Perhaps, ultimately, by remembering who that British man is, and that it was his first Wimbledon title ever. Amidst the ten page, full colour hagiographies and the florid rhetoric, past David Cameron’s beaming grin and the orgasmic tweets from British tennis journalists, and beyond the assertions of national pride and the calls for royal honours, there’s still a young man, one who has always seemed eminently decent to me; nuanced, human, determined and flawed, with an unlovely game and a smirk that reveals a truer grasp of the world than he lets on, and truer than is usually good for an elite athlete.

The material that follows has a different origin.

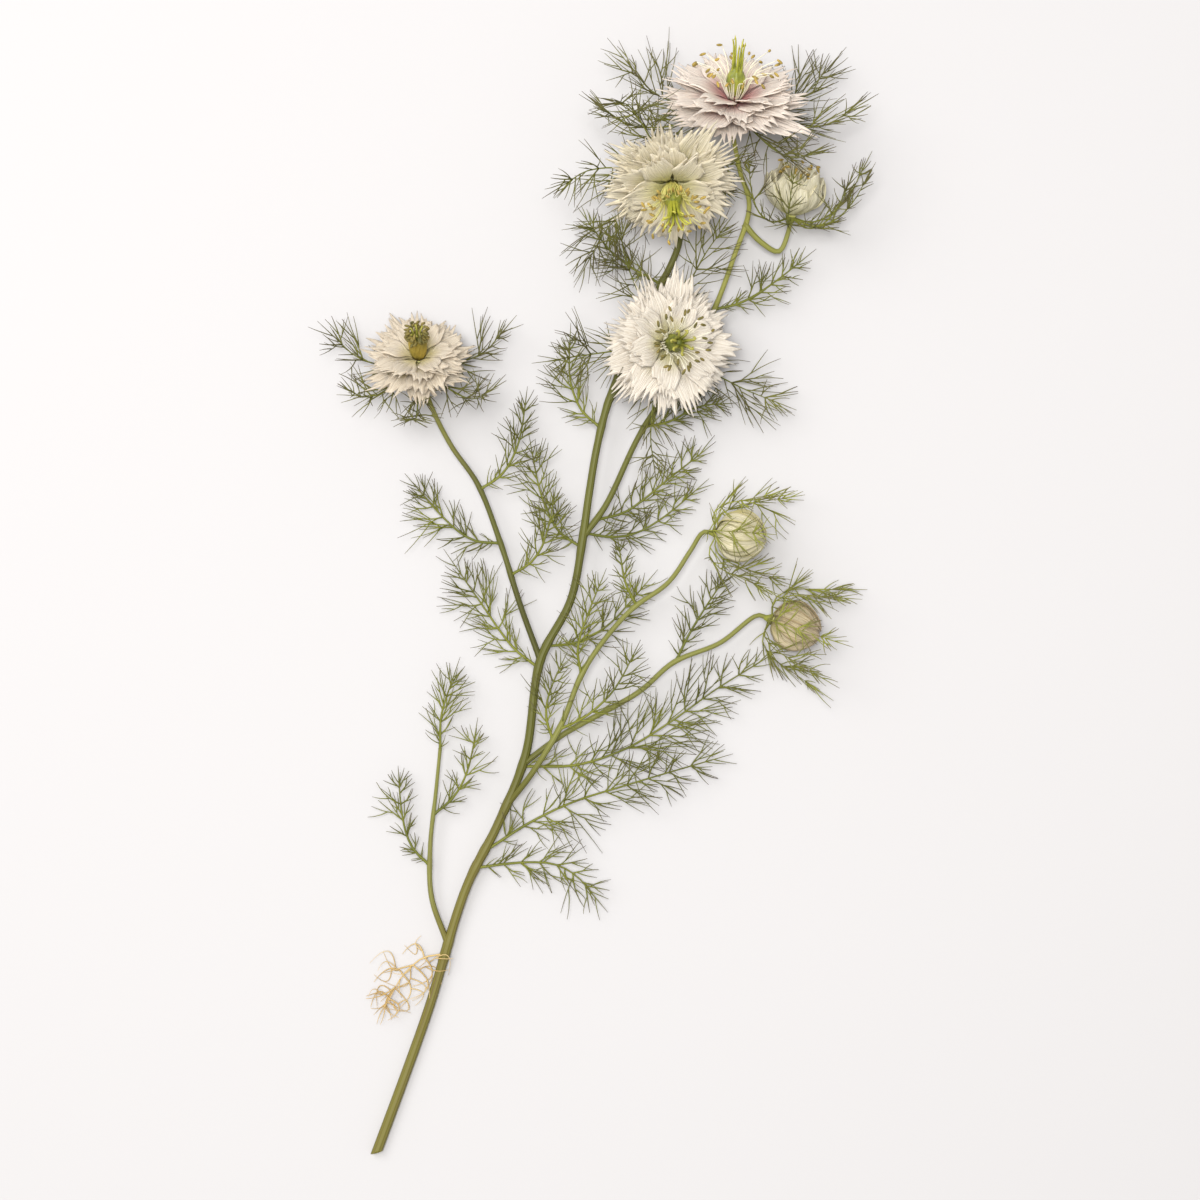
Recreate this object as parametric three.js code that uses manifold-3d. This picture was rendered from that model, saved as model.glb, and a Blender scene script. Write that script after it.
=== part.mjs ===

Like Tim Henman, Bertolt Brecht never won Wimbledon, but unlike Henman he did once write a sweet little poem about a bone-handled fork, and about how when it broke he realised that it must always have been flawed. The trick, Brecht suggests, is to remember that you once thought it perfect. For Murray, precisely the opposite is true. Now that he has claimed Wimbledon, and allegedly achieved national wholeness at a stroke, it’s essential not to forget that we once found him flawed, and all too human. And yet he still won despite that, or even because of it. More than a mere victory for Great Britain, it is also a victory for himself. There may well be many more.